→ EXERCISE GOAL
Please write out the complete listing that follows, exactly as it reads.

→ COLLECTED DATA

● ● ● ●

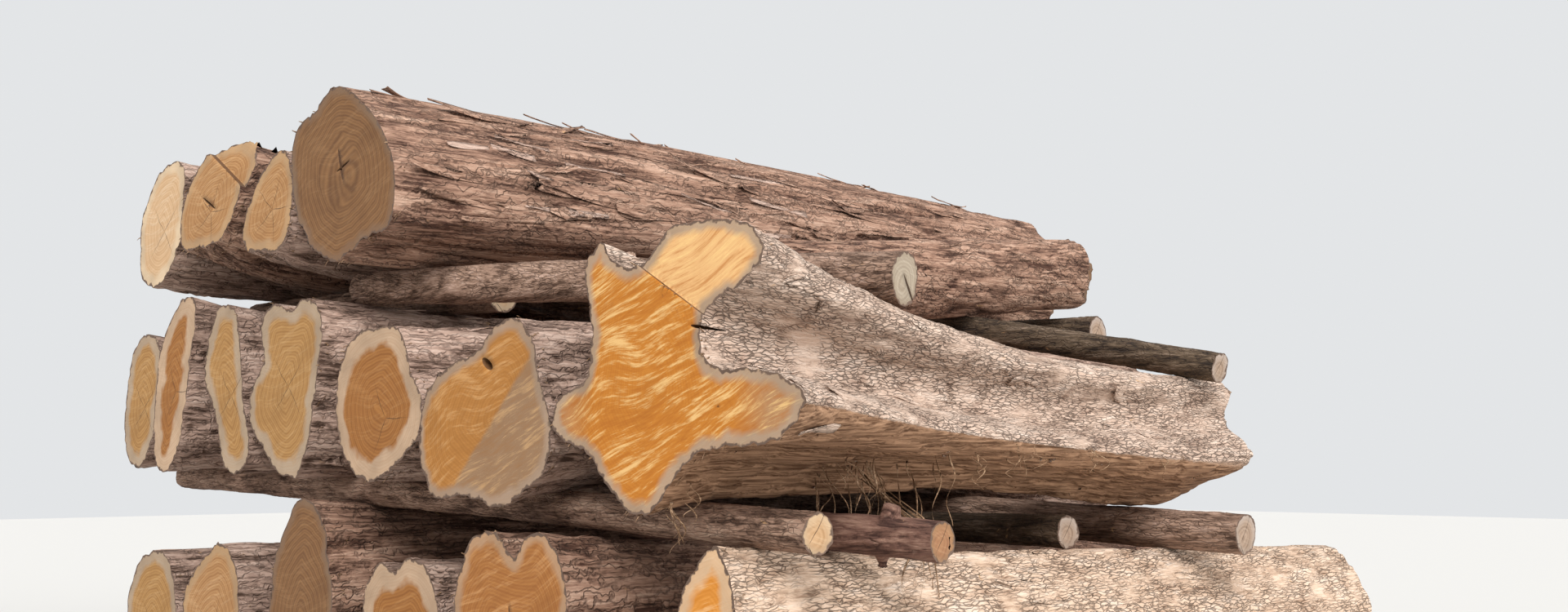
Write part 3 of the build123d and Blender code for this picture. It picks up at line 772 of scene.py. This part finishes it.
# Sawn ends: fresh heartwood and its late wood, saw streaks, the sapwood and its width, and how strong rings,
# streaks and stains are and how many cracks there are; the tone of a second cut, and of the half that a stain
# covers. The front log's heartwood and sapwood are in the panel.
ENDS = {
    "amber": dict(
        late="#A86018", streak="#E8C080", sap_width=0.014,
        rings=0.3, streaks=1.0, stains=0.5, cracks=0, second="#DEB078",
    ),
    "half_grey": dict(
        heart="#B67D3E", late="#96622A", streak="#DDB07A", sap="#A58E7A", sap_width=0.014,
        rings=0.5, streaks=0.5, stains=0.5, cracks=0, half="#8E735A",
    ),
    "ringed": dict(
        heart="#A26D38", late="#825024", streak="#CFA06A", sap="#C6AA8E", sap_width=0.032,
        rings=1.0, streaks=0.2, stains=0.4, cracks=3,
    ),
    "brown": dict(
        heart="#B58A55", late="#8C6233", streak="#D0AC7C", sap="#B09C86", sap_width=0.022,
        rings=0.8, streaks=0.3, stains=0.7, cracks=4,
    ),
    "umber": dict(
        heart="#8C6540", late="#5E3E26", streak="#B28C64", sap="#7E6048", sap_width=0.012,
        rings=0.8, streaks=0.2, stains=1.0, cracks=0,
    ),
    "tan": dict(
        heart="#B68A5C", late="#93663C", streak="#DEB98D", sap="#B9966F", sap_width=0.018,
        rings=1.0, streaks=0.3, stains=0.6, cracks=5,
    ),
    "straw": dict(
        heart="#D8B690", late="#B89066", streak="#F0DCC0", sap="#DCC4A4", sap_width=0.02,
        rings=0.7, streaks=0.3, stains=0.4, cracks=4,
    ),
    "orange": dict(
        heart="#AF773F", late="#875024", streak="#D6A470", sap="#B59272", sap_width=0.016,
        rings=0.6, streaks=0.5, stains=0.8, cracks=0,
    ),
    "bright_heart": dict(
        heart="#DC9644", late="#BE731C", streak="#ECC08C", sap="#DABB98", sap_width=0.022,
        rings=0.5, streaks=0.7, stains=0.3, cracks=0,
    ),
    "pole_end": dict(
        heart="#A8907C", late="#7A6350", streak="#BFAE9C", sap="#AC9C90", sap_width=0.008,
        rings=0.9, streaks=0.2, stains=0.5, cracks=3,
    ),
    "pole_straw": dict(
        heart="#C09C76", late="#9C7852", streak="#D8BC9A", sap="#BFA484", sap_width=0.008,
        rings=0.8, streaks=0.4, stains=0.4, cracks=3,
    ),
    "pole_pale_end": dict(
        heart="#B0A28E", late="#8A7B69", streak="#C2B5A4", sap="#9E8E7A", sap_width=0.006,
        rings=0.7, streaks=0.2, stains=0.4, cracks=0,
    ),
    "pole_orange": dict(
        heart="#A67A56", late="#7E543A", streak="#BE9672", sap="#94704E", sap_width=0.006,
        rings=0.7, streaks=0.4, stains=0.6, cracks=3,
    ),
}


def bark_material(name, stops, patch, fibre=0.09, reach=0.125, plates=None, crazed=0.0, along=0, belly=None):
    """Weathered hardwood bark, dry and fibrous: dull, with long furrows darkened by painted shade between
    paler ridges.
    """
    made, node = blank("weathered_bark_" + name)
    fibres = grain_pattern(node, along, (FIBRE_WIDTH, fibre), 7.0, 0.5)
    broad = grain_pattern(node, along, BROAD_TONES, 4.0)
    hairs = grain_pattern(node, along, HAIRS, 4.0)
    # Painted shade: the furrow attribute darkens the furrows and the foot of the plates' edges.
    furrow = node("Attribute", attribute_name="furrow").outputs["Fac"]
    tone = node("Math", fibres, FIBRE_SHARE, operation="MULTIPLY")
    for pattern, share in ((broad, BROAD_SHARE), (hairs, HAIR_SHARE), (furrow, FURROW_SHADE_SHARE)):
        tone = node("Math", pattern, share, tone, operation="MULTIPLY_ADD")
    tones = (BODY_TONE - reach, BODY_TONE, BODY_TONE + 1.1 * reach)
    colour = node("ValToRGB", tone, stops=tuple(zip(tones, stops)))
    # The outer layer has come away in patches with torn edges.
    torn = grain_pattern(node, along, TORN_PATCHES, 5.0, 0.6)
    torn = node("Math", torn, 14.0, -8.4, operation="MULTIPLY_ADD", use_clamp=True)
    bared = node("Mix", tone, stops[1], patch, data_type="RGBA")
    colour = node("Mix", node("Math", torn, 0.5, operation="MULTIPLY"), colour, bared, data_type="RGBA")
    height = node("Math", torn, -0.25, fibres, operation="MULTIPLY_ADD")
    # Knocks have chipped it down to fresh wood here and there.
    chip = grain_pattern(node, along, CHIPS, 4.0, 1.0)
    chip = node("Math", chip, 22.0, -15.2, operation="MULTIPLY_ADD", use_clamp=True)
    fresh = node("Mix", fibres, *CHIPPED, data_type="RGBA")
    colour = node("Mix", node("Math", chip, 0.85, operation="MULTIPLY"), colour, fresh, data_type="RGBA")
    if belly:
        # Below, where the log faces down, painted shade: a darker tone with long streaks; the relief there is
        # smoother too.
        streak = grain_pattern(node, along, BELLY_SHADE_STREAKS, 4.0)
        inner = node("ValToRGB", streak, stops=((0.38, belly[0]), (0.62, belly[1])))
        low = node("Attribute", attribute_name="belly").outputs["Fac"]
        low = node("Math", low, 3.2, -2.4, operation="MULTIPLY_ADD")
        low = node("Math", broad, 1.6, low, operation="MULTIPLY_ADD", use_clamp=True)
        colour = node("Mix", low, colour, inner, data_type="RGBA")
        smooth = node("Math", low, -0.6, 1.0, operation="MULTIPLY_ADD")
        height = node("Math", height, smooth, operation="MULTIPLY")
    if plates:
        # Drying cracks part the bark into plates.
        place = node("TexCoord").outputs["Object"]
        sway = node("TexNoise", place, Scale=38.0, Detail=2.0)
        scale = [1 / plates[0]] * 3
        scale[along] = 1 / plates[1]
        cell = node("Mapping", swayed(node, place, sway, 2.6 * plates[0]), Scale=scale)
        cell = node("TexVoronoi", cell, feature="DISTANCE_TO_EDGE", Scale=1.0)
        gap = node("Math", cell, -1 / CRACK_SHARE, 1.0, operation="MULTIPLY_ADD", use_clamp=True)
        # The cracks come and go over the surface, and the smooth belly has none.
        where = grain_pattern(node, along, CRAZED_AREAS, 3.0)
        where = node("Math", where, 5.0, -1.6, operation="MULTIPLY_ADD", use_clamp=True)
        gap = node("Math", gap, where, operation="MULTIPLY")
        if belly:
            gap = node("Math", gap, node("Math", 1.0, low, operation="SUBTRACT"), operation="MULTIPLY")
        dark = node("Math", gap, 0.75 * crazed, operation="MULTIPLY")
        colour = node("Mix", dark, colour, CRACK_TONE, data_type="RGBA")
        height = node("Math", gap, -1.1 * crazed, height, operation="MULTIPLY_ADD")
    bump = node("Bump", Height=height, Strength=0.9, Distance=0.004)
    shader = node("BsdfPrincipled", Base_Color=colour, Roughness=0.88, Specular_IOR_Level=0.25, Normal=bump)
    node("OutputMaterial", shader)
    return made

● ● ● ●

→ RESULT OF THE TASK
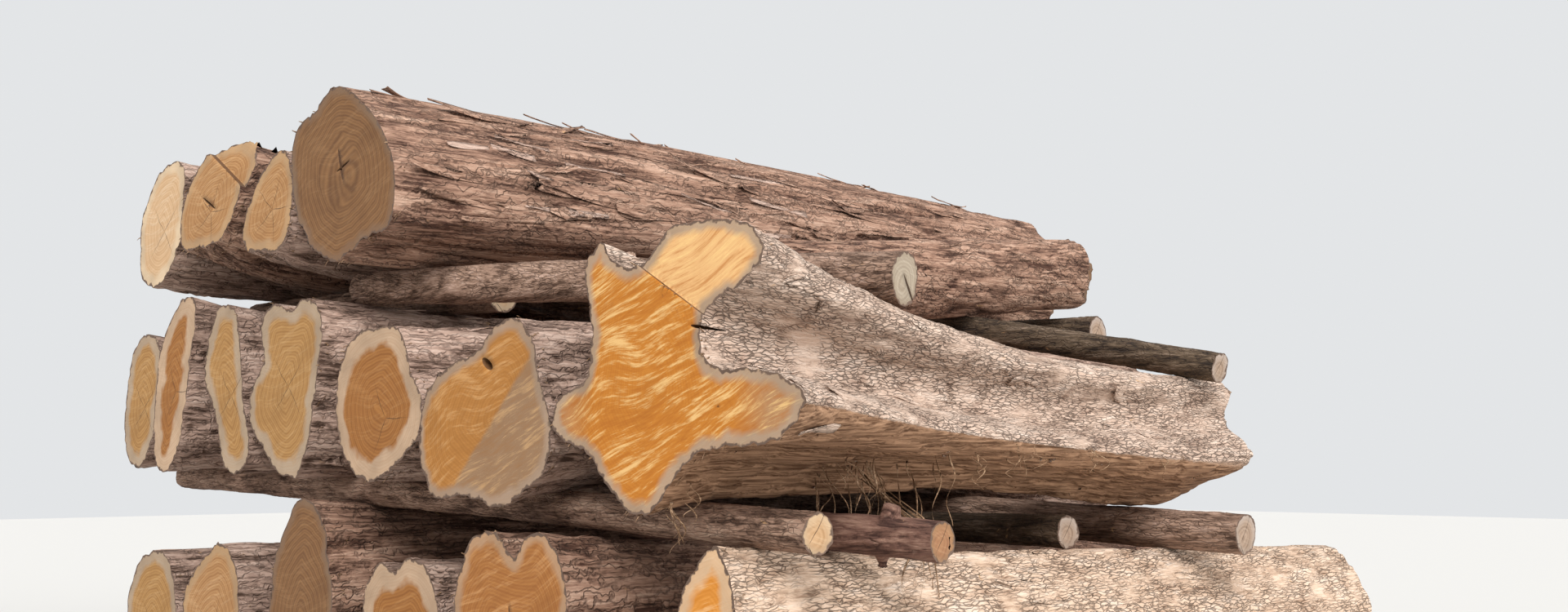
Write part 3 of the build123d and Blender code for this picture. It picks up at line 772 of scene.py. This part finishes it.
# Sawn ends: fresh heartwood and its late wood, saw streaks, the sapwood and its width, and how strong rings,
# streaks and stains are and how many cracks there are; the tone of a second cut, and of the half that a stain
# covers. The front log's heartwood and sapwood are in the panel.
ENDS = {
    "amber": dict(
        late="#A86018", streak="#E8C080", sap_width=0.014,
        rings=0.3, streaks=1.0, stains=0.5, cracks=0, second="#DEB078",
    ),
    "half_grey": dict(
        heart="#B67D3E", late="#96622A", streak="#DDB07A", sap="#A58E7A", sap_width=0.014,
        rings=0.5, streaks=0.5, stains=0.5, cracks=0, half="#8E735A",
    ),
    "ringed": dict(
        heart="#A26D38", late="#825024", streak="#CFA06A", sap="#C6AA8E", sap_width=0.032,
        rings=1.0, streaks=0.2, stains=0.4, cracks=3,
    ),
    "brown": dict(
        heart="#B58A55", late="#8C6233", streak="#D0AC7C", sap="#B09C86", sap_width=0.022,
        rings=0.8, streaks=0.3, stains=0.7, cracks=4,
    ),
    "umber": dict(
        heart="#8C6540", late="#5E3E26", streak="#B28C64", sap="#7E6048", sap_width=0.012,
        rings=0.8, streaks=0.2, stains=1.0, cracks=0,
    ),
    "tan": dict(
        heart="#B68A5C", late="#93663C", streak="#DEB98D", sap="#B9966F", sap_width=0.018,
        rings=1.0, streaks=0.3, stains=0.6, cracks=5,
    ),
    "straw": dict(
        heart="#D8B690", late="#B89066", streak="#F0DCC0", sap="#DCC4A4", sap_width=0.02,
        rings=0.7, streaks=0.3, stains=0.4, cracks=4,
    ),
    "orange": dict(
        heart="#AF773F", late="#875024", streak="#D6A470", sap="#B59272", sap_width=0.016,
        rings=0.6, streaks=0.5, stains=0.8, cracks=0,
    ),
    "bright_heart": dict(
        heart="#DC9644", late="#BE731C", streak="#ECC08C", sap="#DABB98", sap_width=0.022,
        rings=0.5, streaks=0.7, stains=0.3, cracks=0,
    ),
    "pole_end": dict(
        heart="#A8907C", late="#7A6350", streak="#BFAE9C", sap="#AC9C90", sap_width=0.008,
        rings=0.9, streaks=0.2, stains=0.5, cracks=3,
    ),
    "pole_straw": dict(
        heart="#C09C76", late="#9C7852", streak="#D8BC9A", sap="#BFA484", sap_width=0.008,
        rings=0.8, streaks=0.4, stains=0.4, cracks=3,
    ),
    "pole_pale_end": dict(
        heart="#B0A28E", late="#8A7B69", streak="#C2B5A4", sap="#9E8E7A", sap_width=0.006,
        rings=0.7, streaks=0.2, stains=0.4, cracks=0,
    ),
    "pole_orange": dict(
        heart="#A67A56", late="#7E543A", streak="#BE9672", sap="#94704E", sap_width=0.006,
        rings=0.7, streaks=0.4, stains=0.6, cracks=3,
    ),
}


def bark_material(name, stops, patch, fibre=0.09, reach=0.125, plates=None, crazed=0.0, along=0, belly=None):
    """Weathered hardwood bark, dry and fibrous: dull, with long furrows darkened by painted shade between
    paler ridges.
    """
    made, node = blank("weathered_bark_" + name)
    fibres = grain_pattern(node, along, (FIBRE_WIDTH, fibre), 7.0, 0.5)
    broad = grain_pattern(node, along, BROAD_TONES, 4.0)
    hairs = grain_pattern(node, along, HAIRS, 4.0)
    # Painted shade: the furrow attribute darkens the furrows and the foot of the plates' edges.
    furrow = node("Attribute", attribute_name="furrow").outputs["Fac"]
    tone = node("Math", fibres, FIBRE_SHARE, operation="MULTIPLY")
    for pattern, share in ((broad, BROAD_SHARE), (hairs, HAIR_SHARE), (furrow, FURROW_SHADE_SHARE)):
        tone = node("Math", pattern, share, tone, operation="MULTIPLY_ADD")
    tones = (BODY_TONE - reach, BODY_TONE, BODY_TONE + 1.1 * reach)
    colour = node("ValToRGB", tone, stops=tuple(zip(tones, stops)))
    # The outer layer has come away in patches with torn edges.
    torn = grain_pattern(node, along, TORN_PATCHES, 5.0, 0.6)
    torn = node("Math", torn, 14.0, -8.4, operation="MULTIPLY_ADD", use_clamp=True)
    bared = node("Mix", tone, stops[1], patch, data_type="RGBA")
    colour = node("Mix", node("Math", torn, 0.5, operation="MULTIPLY"), colour, bared, data_type="RGBA")
    height = node("Math", torn, -0.25, fibres, operation="MULTIPLY_ADD")
    # Knocks have chipped it down to fresh wood here and there.
    chip = grain_pattern(node, along, CHIPS, 4.0, 1.0)
    chip = node("Math", chip, 22.0, -15.2, operation="MULTIPLY_ADD", use_clamp=True)
    fresh = node("Mix", fibres, *CHIPPED, data_type="RGBA")
    colour = node("Mix", node("Math", chip, 0.85, operation="MULTIPLY"), colour, fresh, data_type="RGBA")
    if belly:
        # Below, where the log faces down, painted shade: a darker tone with long streaks; the relief there is
        # smoother too.
        streak = grain_pattern(node, along, BELLY_SHADE_STREAKS, 4.0)
        inner = node("ValToRGB", streak, stops=((0.38, belly[0]), (0.62, belly[1])))
        low = node("Attribute", attribute_name="belly").outputs["Fac"]
        low = node("Math", low, 3.2, -2.4, operation="MULTIPLY_ADD")
        low = node("Math", broad, 1.6, low, operation="MULTIPLY_ADD", use_clamp=True)
        colour = node("Mix", low, colour, inner, data_type="RGBA")
        smooth = node("Math", low, -0.6, 1.0, operation="MULTIPLY_ADD")
        height = node("Math", height, smooth, operation="MULTIPLY")
    if plates:
        # Drying cracks part the bark into plates.
        place = node("TexCoord").outputs["Object"]
        sway = node("TexNoise", place, Scale=38.0, Detail=2.0)
        scale = [1 / plates[0]] * 3
        scale[along] = 1 / plates[1]
        cell = node("Mapping", swayed(node, place, sway, 2.6 * plates[0]), Scale=scale)
        cell = node("TexVoronoi", cell, feature="DISTANCE_TO_EDGE", Scale=1.0)
        gap = node("Math", cell, -1 / CRACK_SHARE, 1.0, operation="MULTIPLY_ADD", use_clamp=True)
        # The cracks come and go over the surface, and the smooth belly has none.
        where = grain_pattern(node, along, CRAZED_AREAS, 3.0)
        where = node("Math", where, 5.0, -1.6, operation="MULTIPLY_ADD", use_clamp=True)
        gap = node("Math", gap, where, operation="MULTIPLY")
        if belly:
            gap = node("Math", gap, node("Math", 1.0, low, operation="SUBTRACT"), operation="MULTIPLY")
        dark = node("Math", gap, 0.75 * crazed, operation="MULTIPLY")
        colour = node("Mix", dark, colour, CRACK_TONE, data_type="RGBA")
        height = node("Math", gap, -1.1 * crazed, height, operation="MULTIPLY_ADD")
    bump = node("Bump", Height=height, Strength=0.9, Distance=0.004)
    shader = node("BsdfPrincipled", Base_Color=colour, Roughness=0.88, Specular_IOR_Level=0.25, Normal=bump)
    node("OutputMaterial", shader)
    return made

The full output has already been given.